====== Recorded data ======

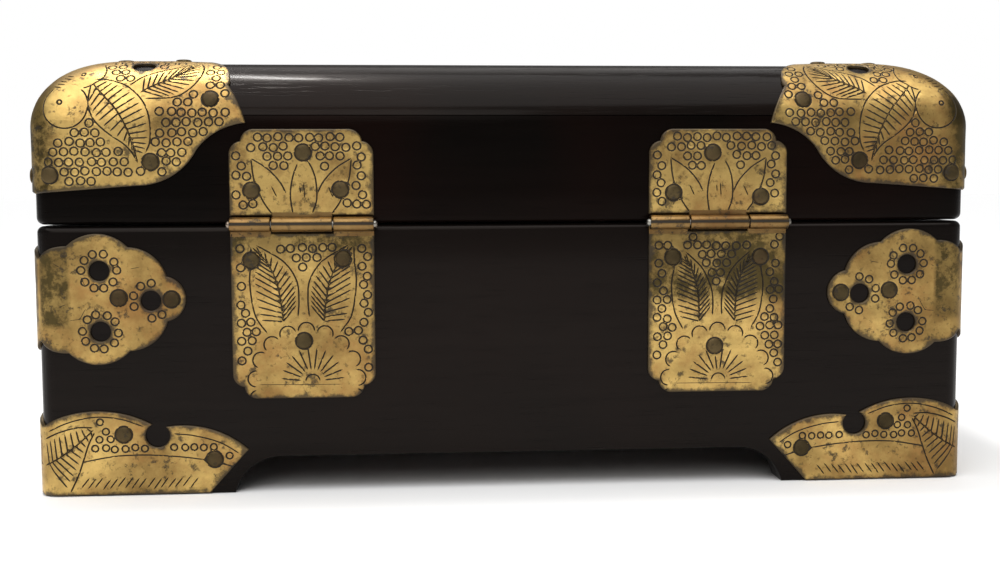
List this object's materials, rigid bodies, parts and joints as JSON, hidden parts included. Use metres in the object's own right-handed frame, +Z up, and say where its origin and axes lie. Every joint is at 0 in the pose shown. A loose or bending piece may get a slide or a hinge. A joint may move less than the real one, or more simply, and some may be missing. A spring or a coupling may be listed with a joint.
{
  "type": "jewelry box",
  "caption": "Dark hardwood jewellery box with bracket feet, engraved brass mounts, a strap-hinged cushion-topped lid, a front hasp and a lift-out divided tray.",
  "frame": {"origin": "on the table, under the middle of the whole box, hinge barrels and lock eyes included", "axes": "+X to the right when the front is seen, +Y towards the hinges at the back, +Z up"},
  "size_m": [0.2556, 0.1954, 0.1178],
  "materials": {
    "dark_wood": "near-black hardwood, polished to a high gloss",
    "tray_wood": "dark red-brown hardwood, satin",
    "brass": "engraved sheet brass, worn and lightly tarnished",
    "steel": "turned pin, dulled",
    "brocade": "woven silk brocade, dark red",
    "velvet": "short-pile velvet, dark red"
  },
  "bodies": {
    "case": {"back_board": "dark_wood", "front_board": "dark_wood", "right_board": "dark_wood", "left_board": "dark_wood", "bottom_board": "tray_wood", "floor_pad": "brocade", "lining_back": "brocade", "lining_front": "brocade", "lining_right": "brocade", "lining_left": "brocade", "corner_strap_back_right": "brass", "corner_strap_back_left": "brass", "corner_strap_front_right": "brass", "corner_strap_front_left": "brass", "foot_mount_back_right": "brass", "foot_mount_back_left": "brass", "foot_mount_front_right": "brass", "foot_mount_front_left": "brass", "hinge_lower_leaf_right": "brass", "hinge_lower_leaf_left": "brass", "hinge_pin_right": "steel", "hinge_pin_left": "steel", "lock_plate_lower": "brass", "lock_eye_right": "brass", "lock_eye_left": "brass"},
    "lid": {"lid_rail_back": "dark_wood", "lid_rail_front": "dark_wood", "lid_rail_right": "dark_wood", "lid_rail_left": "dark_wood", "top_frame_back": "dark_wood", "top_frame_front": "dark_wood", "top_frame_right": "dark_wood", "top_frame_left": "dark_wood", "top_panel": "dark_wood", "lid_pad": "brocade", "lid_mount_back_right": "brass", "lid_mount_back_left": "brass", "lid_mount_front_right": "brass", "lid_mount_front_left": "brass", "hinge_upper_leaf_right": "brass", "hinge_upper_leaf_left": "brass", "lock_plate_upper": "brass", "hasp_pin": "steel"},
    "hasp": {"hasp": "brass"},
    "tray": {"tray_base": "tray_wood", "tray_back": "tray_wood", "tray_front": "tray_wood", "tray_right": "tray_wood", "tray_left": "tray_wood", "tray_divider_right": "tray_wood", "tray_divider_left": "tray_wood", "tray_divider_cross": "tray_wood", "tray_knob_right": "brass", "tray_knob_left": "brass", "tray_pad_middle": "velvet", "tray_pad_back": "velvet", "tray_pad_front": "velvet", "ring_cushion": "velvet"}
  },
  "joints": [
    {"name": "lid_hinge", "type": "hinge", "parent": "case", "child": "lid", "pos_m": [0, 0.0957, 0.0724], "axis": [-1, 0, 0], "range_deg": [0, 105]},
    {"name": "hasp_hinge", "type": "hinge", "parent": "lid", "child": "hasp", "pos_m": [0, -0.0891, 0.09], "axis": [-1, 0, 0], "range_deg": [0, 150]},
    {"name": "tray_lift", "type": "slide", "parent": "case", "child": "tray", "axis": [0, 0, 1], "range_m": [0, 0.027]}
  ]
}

======

Given request: Repeat the material in full, exactly as it stands.

Result:
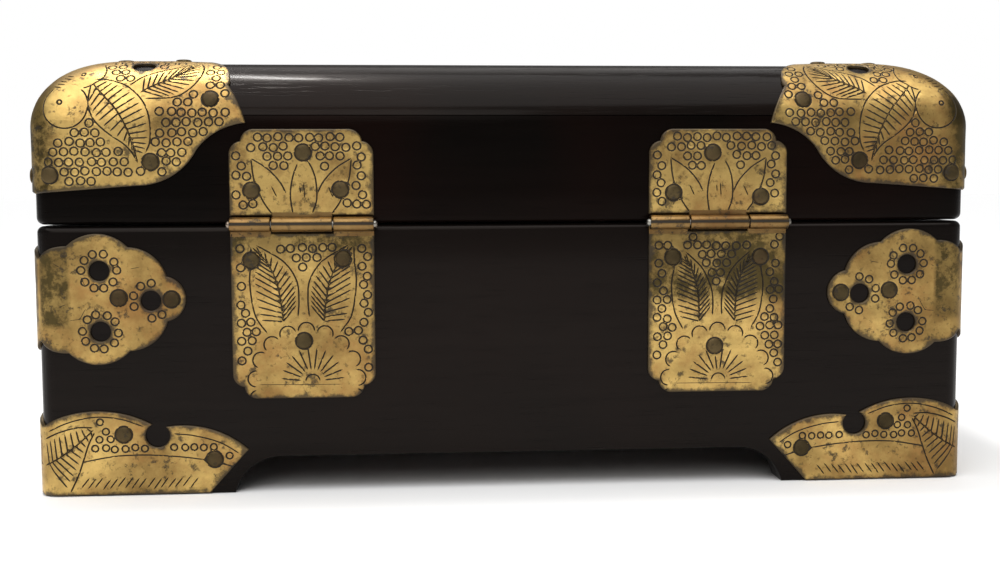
List this object's materials, rigid bodies, parts and joints as JSON, hidden parts included. Use metres in the object's own right-handed frame, +Z up, and say where its origin and axes lie. Every joint is at 0 in the pose shown. A loose or bending piece may get a slide or a hinge. A joint may move less than the real one, or more simply, and some may be missing. A spring or a coupling may be listed with a joint.
{
  "type": "jewelry box",
  "caption": "Dark hardwood jewellery box with bracket feet, engraved brass mounts, a strap-hinged cushion-topped lid, a front hasp and a lift-out divided tray.",
  "frame": {"origin": "on the table, under the middle of the whole box, hinge barrels and lock eyes included", "axes": "+X to the right when the front is seen, +Y towards the hinges at the back, +Z up"},
  "size_m": [0.2556, 0.1954, 0.1178],
  "materials": {
    "dark_wood": "near-black hardwood, polished to a high gloss",
    "tray_wood": "dark red-brown hardwood, satin",
    "brass": "engraved sheet brass, worn and lightly tarnished",
    "steel": "turned pin, dulled",
    "brocade": "woven silk brocade, dark red",
    "velvet": "short-pile velvet, dark red"
  },
  "bodies": {
    "case": {"back_board": "dark_wood", "front_board": "dark_wood", "right_board": "dark_wood", "left_board": "dark_wood", "bottom_board": "tray_wood", "floor_pad": "brocade", "lining_back": "brocade", "lining_front": "brocade", "lining_right": "brocade", "lining_left": "brocade", "corner_strap_back_right": "brass", "corner_strap_back_left": "brass", "corner_strap_front_right": "brass", "corner_strap_front_left": "brass", "foot_mount_back_right": "brass", "foot_mount_back_left": "brass", "foot_mount_front_right": "brass", "foot_mount_front_left": "brass", "hinge_lower_leaf_right": "brass", "hinge_lower_leaf_left": "brass", "hinge_pin_right": "steel", "hinge_pin_left": "steel", "lock_plate_lower": "brass", "lock_eye_right": "brass", "lock_eye_left": "brass"},
    "lid": {"lid_rail_back": "dark_wood", "lid_rail_front": "dark_wood", "lid_rail_right": "dark_wood", "lid_rail_left": "dark_wood", "top_frame_back": "dark_wood", "top_frame_front": "dark_wood", "top_frame_right": "dark_wood", "top_frame_left": "dark_wood", "top_panel": "dark_wood", "lid_pad": "brocade", "lid_mount_back_right": "brass", "lid_mount_back_left": "brass", "lid_mount_front_right": "brass", "lid_mount_front_left": "brass", "hinge_upper_leaf_right": "brass", "hinge_upper_leaf_left": "brass", "lock_plate_upper": "brass", "hasp_pin": "steel"},
    "hasp": {"hasp": "brass"},
    "tray": {"tray_base": "tray_wood", "tray_back": "tray_wood", "tray_front": "tray_wood", "tray_right": "tray_wood", "tray_left": "tray_wood", "tray_divider_right": "tray_wood", "tray_divider_left": "tray_wood", "tray_divider_cross": "tray_wood", "tray_knob_right": "brass", "tray_knob_left": "brass", "tray_pad_middle": "velvet", "tray_pad_back": "velvet", "tray_pad_front": "velvet", "ring_cushion": "velvet"}
  },
  "joints": [
    {"name": "lid_hinge", "type": "hinge", "parent": "case", "child": "lid", "pos_m": [0, 0.0957, 0.0724], "axis": [-1, 0, 0], "range_deg": [0, 105]},
    {"name": "hasp_hinge", "type": "hinge", "parent": "lid", "child": "hasp", "pos_m": [0, -0.0891, 0.09], "axis": [-1, 0, 0], "range_deg": [0, 150]},
    {"name": "tray_lift", "type": "slide", "parent": "case", "child": "tray", "axis": [0, 0, 1], "range_m": [0, 0.027]}
  ]
}